CHICAGO – La pandémie actuelle renforce les inquiétudes relatives aux inégalités, aux laissés-pour-compte, aux discriminations et au changement climatique. Aussi les entreprises sont-elles soumises à des pressions croissantes pour qu'elles ne se contentent plus de vendre de bons produits à un prix abordable. L'année dernière, en réponse à l'évolution de l'opinion publique, la US Business Roundtable, une organisation patronale américaine, déclarait ceci : "Chacune de nos parties prenantes est essentielle. Nous nous engageons à leur apporter à tous de la valeur, pour le succès futur de nos entreprises, de l'ensemble de la population et de notre pays".

Cet engagement pose problème. Les objectifs déclarés d'une entreprise devraient l'aider dans ses choix. Affirmer que toutes les parties prenantes sont essentielles revient à dire qu'aucune ne l'est. Essayant de satisfaire tout le monde, la Business Roundtable finira probablement par déplaire à tous. Des faits récents suggèrent même que les entreprises qui ont signé la déclaration de cette organisation sur le "capitalisme des parties prenantes" licencient plus facilement que les autres, et proposent moins que d'autres leur aide face à la pandémie.

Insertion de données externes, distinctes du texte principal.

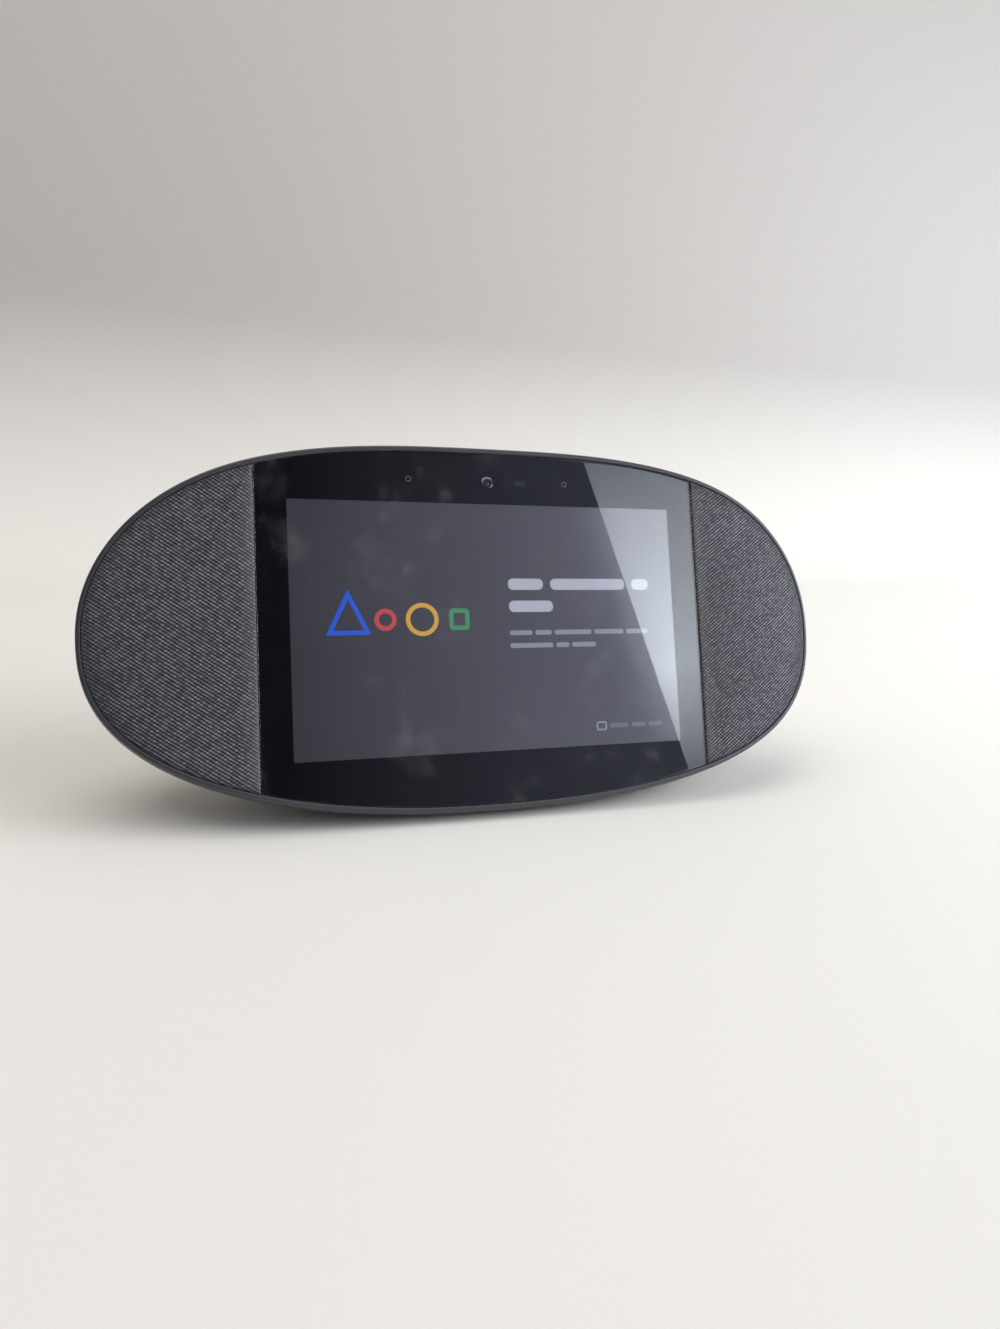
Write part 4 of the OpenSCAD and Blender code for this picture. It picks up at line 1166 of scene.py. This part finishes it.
def make_stage():
    # a sheet of paper: the floor, a curve up behind the object, and the wall
    bend_from, bend_r = 0.52, 0.34
    arc = []
    for a in np.linspace(0, math.pi / 2, 28):
        arc.append((bend_from + bend_r * math.sin(a), bend_r * (1 - math.cos(a))))
    line = [(-2.6, 0.0), (0.0, 0.0), *arc, (bend_from + bend_r, 2.6)]
    points = [(x, y, z) for y, z in line for x in (-3.2, 3.2)]
    faces = [(2 * k, 2 * k + 1, 2 * k + 3, 2 * k + 2) for k in range(len(line) - 1)]
    g = Graph("studio_paper", Specular_IOR_Level=0.2)
    up = g.span(g.split(g.place)[2], 0.0, 0.3)
    g.colour(g.mix(up, (0.765, 0.74, 0.68), (0.43, 0.408, 0.382)))
    g.rough(g.span(g.noise(60, 2), 0.3, 0.7, 0.62, 0.70))
    mesh_object("paper", points, faces, g.material)

    # a plain wall all round, for the other views; it neither lights the object nor shows in it
    wall_r, panels = 2.9, 48
    turn = [k * 2 * math.pi / panels for k in range(panels + 1)]
    points = [(wall_r * math.cos(a), wall_r * math.sin(a), z) for z in (-0.5, 2.6) for a in turn]
    faces = [(k, k + 1, k + panels + 2, k + panels + 1) for k in range(panels)]
    g = Graph("surround_paint", Specular_IOR_Level=0.2)
    g.colour(g.mix(g.noise(300, 2), (0.84, 0.83, 0.80), (0.88, 0.87, 0.84)))
    g.rough(g.span(g.noise(60, 2), 0.3, 0.7, 0.7, 0.8))
    wall = mesh_object("surround_wall", points, faces, g.material)
    wall.visible_glossy = False
    wall.visible_diffuse = False
    wall.visible_transmission = False
    wall.visible_shadow = False


def make_world():
    """Dim and even towards the viewer's left, brighter to the right and behind."""
    world = bpy.data.worlds.new("studio")
    bpy.context.scene.world = world
    world.use_nodes = True
    tree = world.node_tree
    place = tree.nodes.new("ShaderNodeTexCoord")
    split = tree.nodes.new("ShaderNodeSeparateXYZ")
    ramp = tree.nodes.new("ShaderNodeMapRange")
    for socket, number in zip(list(ramp.inputs)[1:5], (0.02, 0.42, 0.055, 0.46)):
        socket.default_value = number
    back = tree.nodes["Background"]
    back.inputs["Color"].default_value = (0.70, 0.74, 1.0, 1)
    tree.links.new(place.outputs["Generated"], split.inputs[0])
    tree.links.new(split.outputs[0], ramp.inputs[0])
    tree.links.new(ramp.outputs[0], back.inputs["Strength"])


def make_lights(camera):
    window_light(camera)
    warm = (1.0, 0.97, 0.93)
    cool = (0.95, 0.97, 1.0)
    area_light("ceiling", (-0.3, 0.2, 1.6), (-0.2, 0.1, 0), (2.2, 1.2), 2.1, warm)
    area_light("fill", (-1.0, -1.5, 0.9), (0, 0, 0.05), (1.2, 1.2), 0.2, warm, glossy=False)
    area_light("left", (-1.3, 0.35, 0.8), (-0.2, 0, 0), (1.2, 1.0), 1.1, warm, glossy=False)
    area_light("side", (1.5, -0.45, 0.6), (0, 0, 0.08), (0.7, 0.8), 10.5, cool, glossy=False)


SLOTS = {part["node"]: part["material_slot"] for part in frame["record"]["subparts"]}


def main():
    camera = make_camera()
    bpy.context.scene.view_settings.view_transform = "Standard"
    make_bezel()
    make_glass()
    make_camera_trim()
    make_wings()
    make_shell()
    make_foot()
    make_inlet_pin()
    make_roll(FINISHES["surround"]())
    finish_nodes(SLOTS)
    make_stage()
    make_world()
    make_lights(camera)


main()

Pour autant, le point de vue centré sur les actionnaires que propose Milton Friedman, prix Nobel d'économie, est-il erroné ? Selon lui, les dirigeants des entreprises étant employés par les actionnaires, leur objectif consiste à maximiser les profits (donc la valeur des actions). Au cours des 50 dernières années, les dirigeants d'entreprises britanniques et américaines ont été nombreux à adopter cet objectif, mais sans comprendre sa logique de base. Aux yeux de beaucoup d'observateurs, l'idée que les entreprises doivent favoriser l'intérêt des investisseurs millionnaires au détriment des travailleurs est inacceptable.